Invitato dal Teatro Verdi, il balletto sloveno ha portato sulla maggiore scena triestina una delle sue più fortunate produzioni, Il lago dei cigni di Čaikovskij – il balletto per antonomasia, nell'immaginario collettivo – proposto nella lettura coreografica rimontata dall'americana Lynne Charles sulla traccia storica delle memorabili creazioni di Lev Ivanov per i cosiddetti “atti bianchi” (cioè per il primo e quarto atto) e di Marius Petipa per il primo e terzo atto. Da questo punto di vista, quindi, nessuna novità di rilievo, salvo il fatto che si è scelto il finale modificato nel 1953 da Vladimir Bourmeister, per adeguarsi all'imperante filosofia sovietica: nell'intento di “portare la danza al popolo”, e dare un senso positivistico alla risoluzione del dramma, dopo un furioso combattimento Siegfried sconfigge il mago Rothbart, Odette riprende le sue sembianze umane e fuggendo con l'amato corona il suo sogno d’amore. Un «happy end» un tantino stucchevole e decisamente retrò, se vogliamo, ma adottato con una certa frequenza, come nel 2013 al Teatro alla Scala nella ripresa della versione di Bourmeister a cura di Florence Clerc e Frédéric Olivieri.

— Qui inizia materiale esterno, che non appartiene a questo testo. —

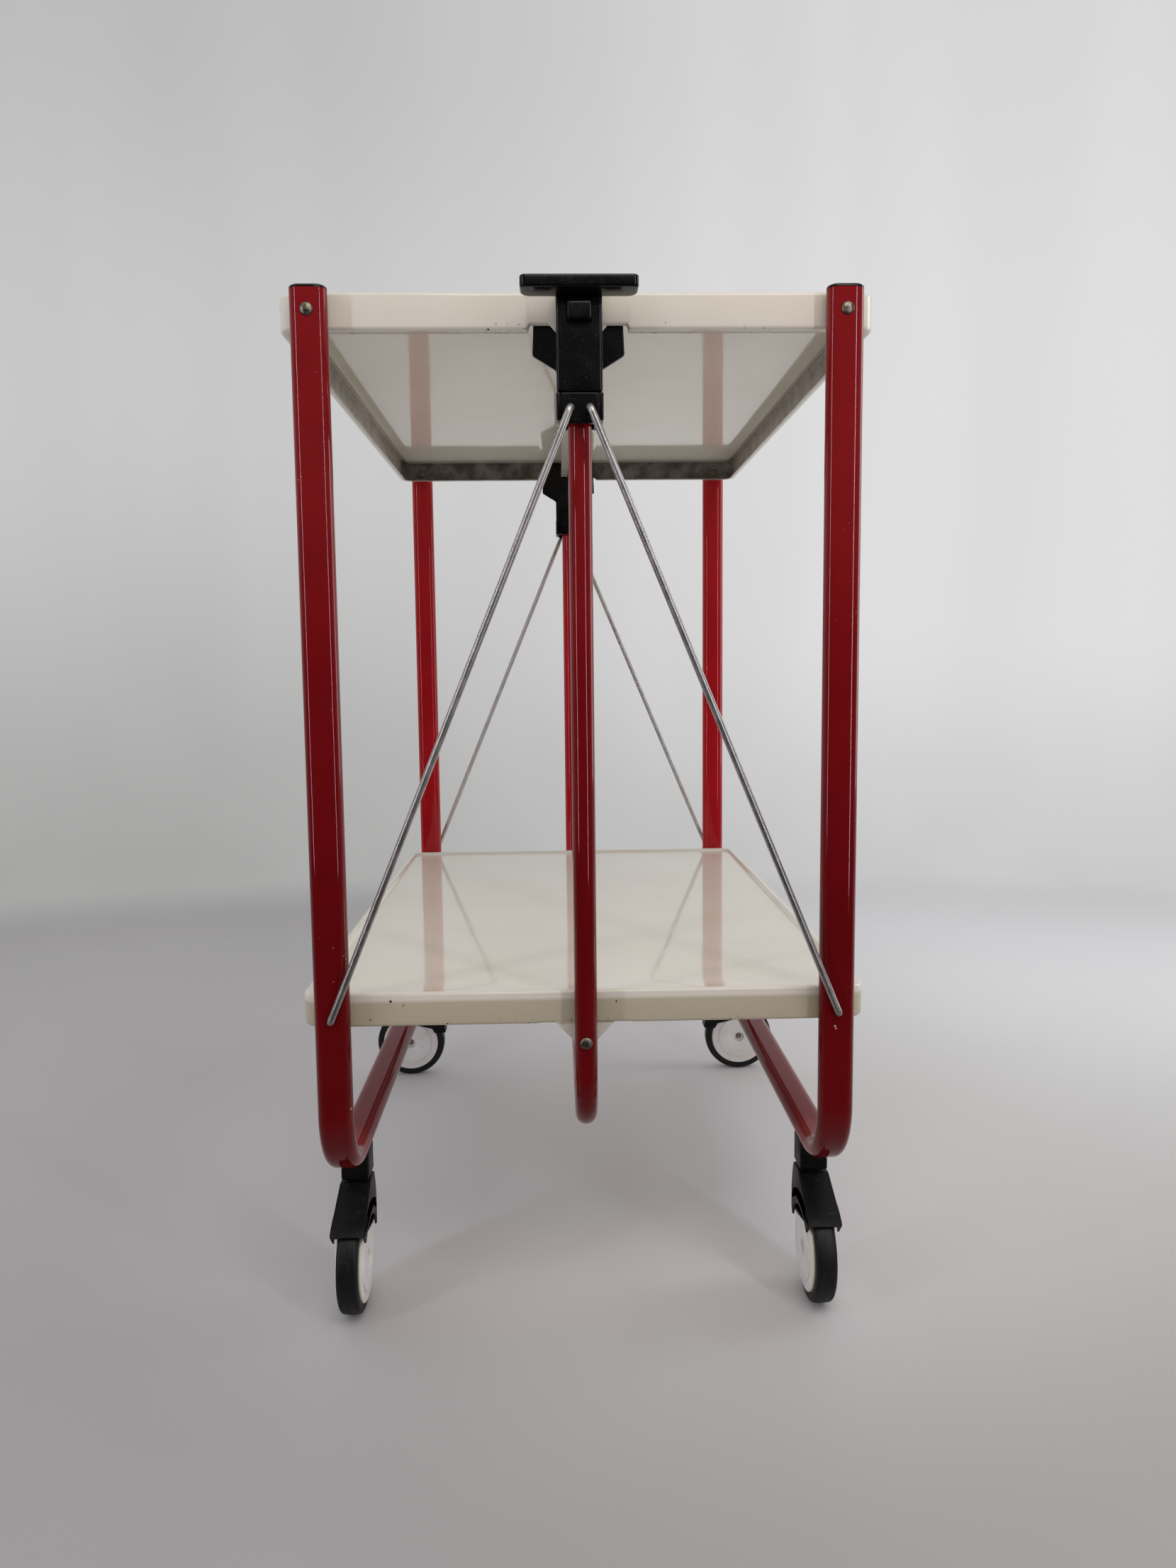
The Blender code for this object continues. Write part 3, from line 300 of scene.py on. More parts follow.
def turned(profile, centre, axis="Y", steps=48, ring=False):
    """Profile (r, l) turned round an axis: (r cos a, l, r sin a) along Y, (r cos a, r sin a, l) along Z."""
    profile = np.array(profile, float)
    a = np.linspace(0, 2 * math.pi, steps, endpoint=False)
    x, z = profile[:, :1] * np.cos(a), profile[:, :1] * np.sin(a)
    level = np.broadcast_to(profile[:, 1:], x.shape)
    grid = np.stack((x, level, z) if axis == "Y" else (x, z, level), -1)
    return skin(grid + np.array(centre, float), round_rows=ring)


def add_node(tree, kind, inputs=(), **settings):
    """Adds a node: settings are its options, and inputs its socket values or the sockets that feed it."""
    node = tree.nodes.new("ShaderNode" + kind)
    for name, value in settings.items():
        setattr(node, name, value)
    for key, value in dict(inputs).items():
        if isinstance(value, bpy.types.NodeSocket):
            tree.links.new(value, node.inputs[key])
        else:
            node.inputs[key].default_value = value
    return node


def ramp(tree, value, low, high, start=0.0, stop=1.0, smooth=False):
    """Value that runs from start to stop while another runs from low to high, and holds on both sides."""
    inputs = {"Value": value, "From Min": low, "From Max": high, "To Min": start, "To Max": stop}
    way = "SMOOTHSTEP" if smooth else "LINEAR"
    return add_node(tree, "MapRange", inputs, interpolation_type=way).outputs[0]


def combined(tree, operation, first, second):
    """Result of a Math node on two values."""
    return add_node(tree, "Math", {0: first, 1: second}, operation=operation).outputs[0]


def mixed(tree, share, first, second):
    """Colour between two ends, which are sockets or sRGB hex codes."""
    ends = [linear(end) if isinstance(end, str) else end for end in (first, second)]
    return add_node(tree, "Mix", {0: share, 6: ends[0], 7: ends[1]}, data_type="RGBA").outputs[2]


def blurred(tree, share, gloss, rough):
    """Roughness that goes from the gloss to the rough value as the share goes from 0 to 1."""
    return add_node(tree, "Mix", {0: share, 2: gloss, 3: rough}, data_type="FLOAT").outputs[0]


def patches(tree, place, size, low, high, detail=3.0):
    """Soft-edged spots, about size mm across, where a noise runs from low to high."""
    inputs = {"Vector": place, "Scale": 1000 / size, "Detail": detail, "Roughness": 0.55}
    return ramp(tree, add_node(tree, "TexNoise", inputs).outputs[0], low, high, smooth=True)


def away(tree, place, point):
    """Distance from a point."""
    return add_node(tree, "VectorMath", {0: place, 1: point}, operation="DISTANCE").outputs["Value"]


def knocks(tree, place, mark, spots):
    """A share with single knocks added to it, each 1 within its size in mm of its place and 0 half a mm on."""
    for where, size in spots:
        spot = ramp(tree, away(tree, place, where), size / 1000, (size + 0.5) / 1000, 1.0, 0.0)
        mark = combined(tree, "MAXIMUM", mark, spot)
    return mark


def begin(name, roughness=0.4, metallic=0.0):
    """A material's tree, its shader and the object's own coordinates."""
    material = bpy.data.materials.new(name)
    material.use_nodes = True
    tree = material.node_tree
    shader = tree.nodes["Principled BSDF"]
    shader.inputs["Roughness"].default_value = roughness
    shader.inputs["Metallic"].default_value = metallic
    shader.inputs["IOR"].default_value = 1.5
    return material, tree, shader, add_node(tree, "TexCoord").outputs["Object"]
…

Orbene: beneficiando di una compagine essenzialmente giovane, ricca di talenti, molto fluida e ben affiatata (e senza l'ingombro di qualche membro un po agé e magari fuori tempo e affannato per la fatica, come capita in talune formazioni nostrane), il Balletto di Lubiana ha donato al pubblico del Verdi un'esecuzione molto corretta e piacevole del capolavoro di Čaikovskij, con adeguata precisione di movimenti nei momenti d'insieme - qualche fastidiosa inesattezza s'è vista però nel “Pas de quatres” - e con intensa passione interpretativa, che ha infuso calore e passione all'insieme. Straordinaria la performance di Laura Hidalgo nelle vesti di un'Odette intrisa di spontanea bellezza, che nel suo incedere non fa trapelare le difficoltà tecniche del ruolo; encomiabili pure il cubano Harold Quintero nei panni di Siegfried – un principe intenso e volitivo, con bella purezza nei movimenti - ed il giapponese Yuki Seki, talentuoso interprete del mago Rothbart. La nostra Rita Pollacchi s'è mostrata un'Odile accurata nel movimento e colma di pathos; il Re e la Regina erano il bravo Lukas Zuschkag e l'elegante Regina Križaj. Graziosi ed efficaci i costumi di Uroš Belantic,  tradizionali nel disegno e all'occorrenza ricchi di colore; le scene di Vadim Fiškin e Miran Mohar consistevano essenzialmente in grandi retroproiezioni di verdi cascate (atto primo), di placide acque lacustri (i due atti bianchi) e di uno scarlatto paramento damascato (la sala da ballo), con un'apoteosi di decine di rutilanti lampadari di Boemia. Poca cosa, in verità, soprattutto scorrendo gli eclatanti curricula dei due artisti inseriti nel libretto di sala.

Ultima ma non meno importante, la direzione del giovane maestro sloveno Živa Ploj Peršuh – abbiamo ritrovato sul podio una donna, una volta tanto – ha comportato un'esecuzione ricercata e intrisa di squisita sensibilità, sempre ricca di tinte e di sfumature. Non poco ha contato, in questo, l'avere a disposizione un'orchestra – quella del Verdi – che ha saputo donare il meglio di sé, con sezioni d'archi duttili e morbide, e fiati ineccepibili e calibratissimi.

Notevole successo di pubblico, con lunghi applausi ai quattro solisti e soprattutto alla bravissima Laura Hidalgo.